Мнительному и не уверенному в себе, Борису Леонидовичу показалось, что Цветаева утратила веру в его творческую состоятельность. А ведь именно она, эта вера, поддерживала его уже несколько лет! Он не знал, что так Марина Ивановна прощается с каждым своим возлюбленным. (Вспомним еще раз фразу из письма С. Я. Эфрона Максимилиану Волошину: «Вчерашние возбудители <чувства, – Е.З.> сегодня остроумно и зло высмеиваются». ) И не сам ли Пастернак методично разрушал миф, сотворенный Цветаевой после знакомства с «Сестрой моей жизнью»?…
Однако уже в следующем письме, написанном примерно через две недели, картина решительно меняется. Он снова – и уже окончательно – переходит на «ты». Ведь в ответе Марина Ивановна напомнила ему о том, что значит для нее это обращение: ее «ты» – «бунтовское», обычно ее зовут на «вы» (ЦП, 146). «Однако между твоим письмом и моей сегодняшней свободой нет связи», – уточняет Пастернак и рассказывает, как, беседуя с приехавшей в Москву из Петербурга Анной Ахматовой, окунулся в атмосферу родственной близости, захватившую всех троих: «…Болтая ногами, гимназистка обсуждала с гимназистом, что у них пройдено по географии, и разговор этот происходил в отсутствие тебя, сестры по парте, в… учебном заведении, усеянном звездами, к вечеру схватывающемся тонким черным ледком, от фонаря к фонарю» (ЦП, 145—146). После этого его «ты» «вырвалось и потекло, став, как первоначально – школьным, чистым, детским» (ЦП, 146). В этом же письме мелькает фраза, позволяющая предположить, что Пастернак видел одно из «парных» выступлений сестер Цветаевых 1913—14 годов, на которых они, взявшись за руки, в унисон читали Маринины стихи, или, по крайней мере, слышал о них.
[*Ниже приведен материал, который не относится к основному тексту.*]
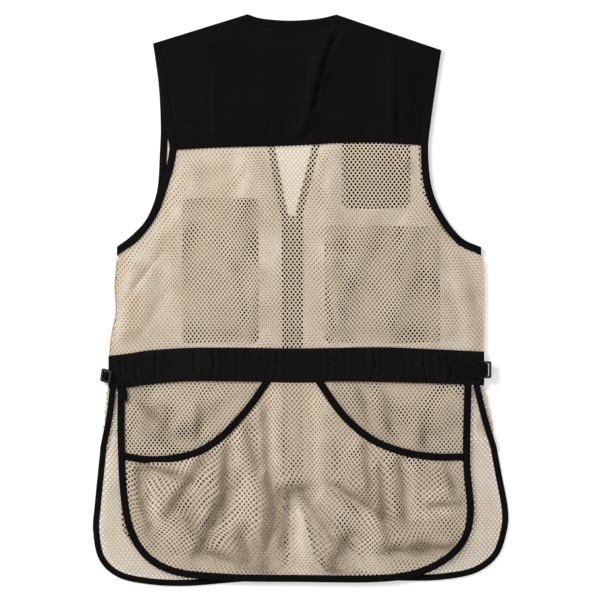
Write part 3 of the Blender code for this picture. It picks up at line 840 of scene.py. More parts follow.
    def pull(self, points: np.ndarray, how: Pull, folds: Sequence[Fold] = (),
             creases: Sequence[Fold] = ()) -> np.ndarray:
        """How far a net is pulled out of square, into its folds and into its creases."""
        loose = np.column_stack([ripple(points, how.seed + way, how.length) for way in (0, 1)])
        wide = [crease._replace(width=self.crease_reach * crease.width) for crease in creases]
        into_folds = drawn_in(points, folds, how.draw, self.fold_slip)
        return how.size * loose + into_folds + drawn_in(points, wide, self.crease_draw, self.crease_slip)

    def painted_shading_map(self, points: np.ndarray, folds: Sequence[Fold],
              painted_light_folds: Sequence[Fold] = ()) -> np.ndarray:
        """Painted shade along the laps, uneven along each, and painted light on the fold ridges: above 0
        darker, below 0 lighter.
        """
        deep = [fold._replace(height=abs(fold.height) / self.painted_shade_height, width=part * fold.width)
                for fold in folds for part in self.painted_shade_widths]
        dark = ridges(points, deep) * (0.8 + self.painted_shading_waves.at(points))
        # Painted light: the net's colour is lightened along the ridges of these folds.
        crests = [fold._replace(height=fold.height / self.painted_light_height) for fold in painted_light_folds]
        pale = np.clip(ridges(points, crests), 0.0, 1.0)
        return np.clip(dark - self.painted_light_share * pale, *self.painted_shading_range)

    def front(self, side: Side, points: np.ndarray) -> np.ndarray:
        """Height of a front's net, which dips into the tape along its edges."""
        edges = self.pattern.front_edges(side)
        turned = faced(side, points)
        low = edges["lower"][edges["lower"][:, 1] < self.pattern.vent_foot]
        rows = [edges["armhole"], edges["upper"], low]
        away = np.minimum.reduce([nearest(turned, line)[0] for line in rows])
        dip = 1 - ease(away - self.pattern.tape_width, self.tape_fade)
        return self.layers.front - self.layers.gap - dip * self.layers.cloth * self.tape_dip


def put(node: bpy.types.Node, **values: object) -> None:
    """Sets some of a node's inputs, by their names with _ for a blank."""
    for name, value in values.items():
        node.inputs[name.replace("_", " ")].default_value = value


def new_material(name: str) -> tuple[bpy.types.Material, bpy.types.Node, Callable, Callable]:
    """A new material.

    Args:
        name: Its name.

    Returns:
        The material, its shader, what adds a node and what links two sockets.
    """
    made = bpy.data.materials.new(name)
    made.use_nodes = True
    tree = made.node_tree
    return made, tree.nodes["Principled BSDF"], tree.nodes.new, tree.links.new


@dataclass(frozen=True)
class ClothFinish:
    """A woven or knitted finish.

    Attributes:
        name: The material's name.
        colour: The usual colour, linear.
        pale: The colour of its paler patches, linear.
        roughness: How rough it is.
        thread: The distance between threads, in millimetres.
        depth: How deep the threads' relief is, in millimetres.
        lengthwise: Whether the threads follow the piece's own length instead of the vest.
        sheen: The strength of its nap.
        close: The tint of the painted shade in folds, set by the piece's attribute of painted shading; where
            that attribute is below 0 it paints light instead.
        gloss: How strongly it mirrors.
    """

    name: str
    colour: tuple[float, float, float]
    pale: tuple[float, float, float]
    roughness: float
    thread: float
    depth: float
    lengthwise: bool = False
    sheen: float = 0.1
    close: tuple[float, float, float] | None = None
    gloss: float = 0.085

    def material(self) -> bpy.types.Material:
        """The finish as a material."""
        made, shader, add, link = new_material(self.name)
        place = add("ShaderNodeUVMap" if self.lengthwise else "ShaderNodeTexCoord")
        weave, bump = add("ShaderNodeGroup"), add("ShaderNodeBump")
        weave.node_tree = weave_group()
        put(weave, Thread=self.thread * MM, Colour=(*self.colour, 1.0), Pale=(*self.pale, 1.0))
        put(bump, Strength=1.0, Distance=self.depth * MM)
        link(place.outputs["UV" if self.lengthwise else "Object"], weave.inputs["Place"])
        link(weave.outputs["Height"], bump.inputs["Height"])
        link(weave.outputs["Colour"], shader.inputs["Base Color"])
        link(bump.outputs["Normal"], shader.inputs["Normal"])
        # Painted shade and painted light: the piece's attribute multiplies the colour towards this tint, and
        # below 0 lightens it.
        if self.close is not None:
            near, tint = add("ShaderNodeAttribute"), add("ShaderNodeMix")
            near.attribute_name = "close"
            tint.data_type, tint.blend_type, tint.clamp_factor = "RGBA", "MULTIPLY", False
            put(tint, B=(*self.close, 1.0))
            link(near.outputs["Fac"], tint.inputs["Factor"])
            link(weave.outputs["Colour"], tint.inputs["A"])
            link(tint.outputs["Result"], shader.inputs["Base Color"])
        put(shader, Roughness=self.roughness, Specular_IOR_Level=self.gloss, Sheen_Weight=self.sheen,
            Sheen_Roughness=0.5)
        return made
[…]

Возможно, эта атмосфера невинной детской дружбы стала для него защитой от мыслей о невольной измене жене, пусть только духовной. В том же письме он сообщает, что «хотел рассказать… о жене и ребенке, о перемене, произошедшей в эти годы со мной, и – в эти дни; о том, как ее не понимают; о том, как чиста моя совесть и как, захлебываясь тобою, я люблю и болею, когда она (жена, – Е.З.) не пьет рыбьего жира… Только тебе можно говорить правду, только по дороге к тебе она не попадает в соли и щелочи, разъедающие ее до лжи» (ЦП, 147). Видимо, было в ответе Цветаевой что-то, что вернуло Борису Леонидовичу веру в себя. Тем не менее, казалось, что ее чувство остывает, в то время как его только разгорается. Буквально через пару дней Пастернак получил очередную порцию «дров» в его топку – порцию, которая станет началом нового этапа этой истории.